Seine Ausflüge in den Spielfilm zeigten aber auch, dass ihm Puppen als künstlerische Ausdrucksform näher waren als Menschen – und dass er mit dieser Auffassung zuweilen scheiterte. Der erste „Muppets“-Spielfilm von 1979, für dessen Produktion in der Prä-CGI-Ära noch aufwendige Konstruktionen wie eine Unterwasserkiste für Henson gebaut werden mussten, damit er eine Kermit-Szene in einem Tümpel drehen konnte, war noch ein Achtungserfolg. Und sein Live-Action-Puppenspielfilm „Der dunkle Kristall“ von 1982 galt als bahnbrechend.

Doch Hensons Versuche, menschliche Schauspieler:innen wie David Bowie und Jennifer Connelly 1986 in „Labyrinth“ zu inszenieren, scheiterten.
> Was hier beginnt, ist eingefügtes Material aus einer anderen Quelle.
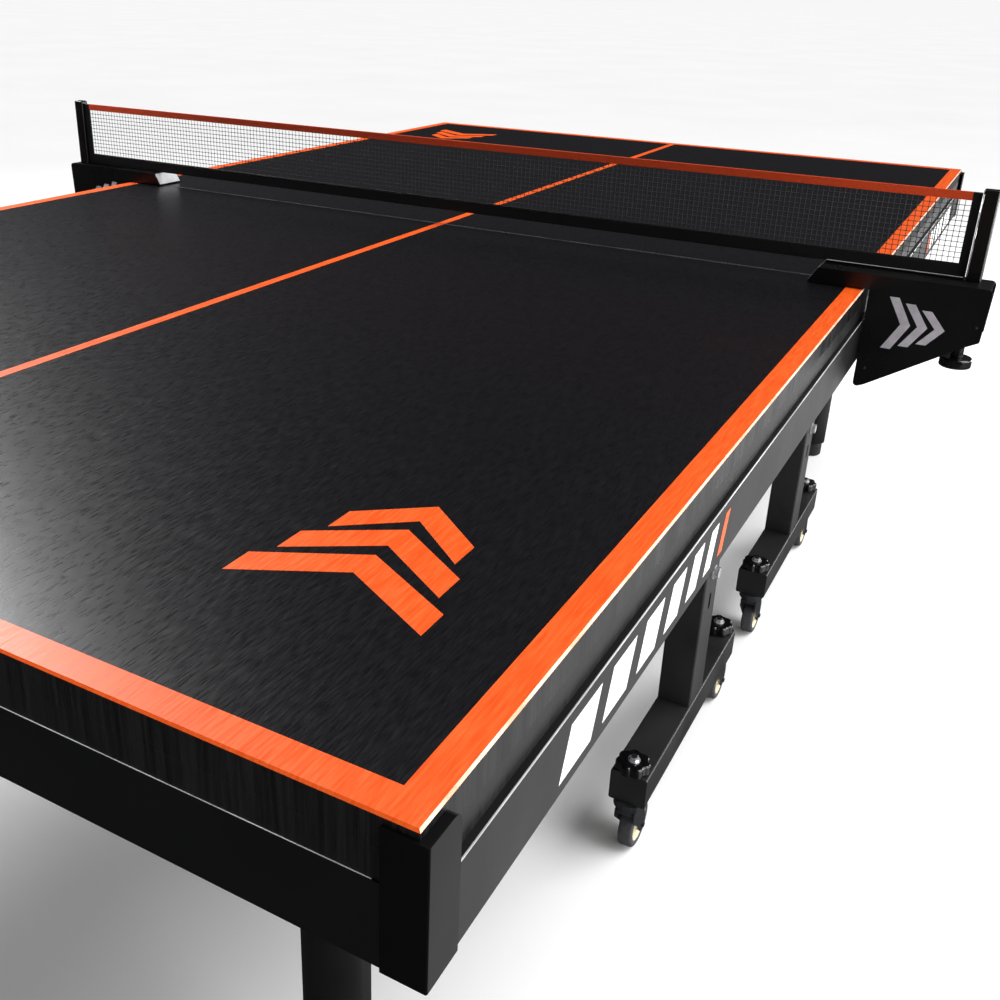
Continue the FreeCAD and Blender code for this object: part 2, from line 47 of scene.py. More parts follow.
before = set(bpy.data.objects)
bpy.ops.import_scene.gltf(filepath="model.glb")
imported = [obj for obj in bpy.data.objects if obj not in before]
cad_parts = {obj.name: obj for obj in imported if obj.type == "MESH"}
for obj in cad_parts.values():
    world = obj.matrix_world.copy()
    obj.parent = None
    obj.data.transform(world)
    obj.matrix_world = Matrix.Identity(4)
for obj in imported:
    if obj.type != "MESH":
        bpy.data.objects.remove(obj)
cad_low, cad_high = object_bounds()

# ---------------------------------------------------------------- driving dimensions
LINE_WIDTH = 26 * MM           # border line
CENTRE_LINE_WIDTH = 15 * MM
BOARD_CHAMFER = 1.5 * MM
PAINT = 0.2 * MM               # how far a painted or printed layer stands out
SEAM_TRIM = 1.2 * MM
# radius of the rod that paints the highlight on the aprons' top edge
APRON_HIGHLIGHT_RADIUS = 0.8 * MM
STRIPE_LEAN = 16 * MM          # how far a stripe's top leads its foot
STRIPE_RISE = 21 * MM          # half a stripe's height
STRIPE_GAP = 24 * MM
STRIPE_WIDTHS = [(58 - 7 * i) * MM for i in range(7)]
STRIPES_START = 185 * MM       # from the table's end
BOARD_MARK_IN = 182.5 * MM     # of the board mark's middle, from the side and from the end
BOARD_MARK_ALONG = 255 * MM
BOARD_CHEVRONS = (-0.062, -0.012, 0.038)   # where each stands along the table, from the mark's middle
BOARD_CHEVRON_REACH = 0.048
BOARD_CHEVRON_RISE = 0.088     # half the first one's width; each next one is narrower by the step
BOARD_CHEVRON_STEP = 0.014
BOARD_CHEVRON_STROKE = 0.032
BRACKET_MARK_X = 845 * MM      # middle of the mark on the net bracket
BRACKET_MARK_Z = 716 * MM
BRACKET_CHEVRONS = (-0.030, -0.006, 0.018)
BRACKET_CHEVRON_REACH = 0.022
BRACKET_CHEVRON_STROKE = 0.014
# the painted highlight on the apron's top edge stops where the corner guards begin
HIGHLIGHT_FROM_END = 37 * MM        # the corner guards cover the apron's edge up to here
HIGHLIGHT_FROM_SIDE = 31 * MM
RIVET_PLACES = ((0.784, 0.640), (0.925, 0.728))      # X and Z on the bracket's face
RIVET_PROFILE = ((2.6, 0.0), (2.4, 0.5), (1.6, 1.0), (0.6, 1.2))   # radius and rise, millimetres
NUT_PROFILE = ((6.6, 0.9), (7.3, 1.5), (7.3, 4.8), (6.4, 5.6))

MESH_PITCH = 8 * MM            # of the net's square mesh
THREAD_RADIUS = 0.45 * MM
KNOT_RADIUS = 0.95 * MM
TAPE_HEIGHT = 12.5 * MM
BAND_HEIGHT = 21.5 * MM
SLEEVE_WIDTH = 12.5 * MM
STITCH_PITCH = 7 * MM
STITCH_LENGTH = 4.5 * MM
STITCH_RADIUS = 0.35 * MM

HALVES = ("near", "far")
SIDES = ("left", "right")
CASTERS = [f"{half}_{side}_{place}" for half in HALVES for side in SIDES for place in ("inner", "outer")]

# ---------------------------------------------------------------- places read from the frame
board_low, board_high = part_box("near_top_board")
HALF_WIDTH = board_high.x
END_Y = -board_low.y
SEAM_Y = -board_high.y
TOP = board_high.z
apron_low, apron_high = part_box("near_apron")
APRON_X = apron_high.x
APRON_END = -apron_low.y
APRON_TOP = apron_high.z
APRON_BOTTOM = apron_low.z
net_low, net_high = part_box("net_fabric")
bracket_low, bracket_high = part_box("net_bracket_right")
post_low, post_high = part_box("net_post_right")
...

Wie vielschichtig und komplex Drehbücher und Charakterzeichnungen für Spielfilme sein müssen und welche Herausforderungen ein Regisseur zu bewältigen hat, konnte oder wollte Henson nicht erfassen.

So zeichnet „Jim Henson: Ein Mann voller Ideen“ den pausenlos arbeitenden Henson als überwältigend fantasievollen, schöpferischen Menschen, der mit nur 53 Jahren starb. Seine Geschöpfe – Kermit, Ernie, die von Frank Oz mit Lust am Krawall gesprochene und gespielte Miss Piggie – bleiben zum Glück für immer.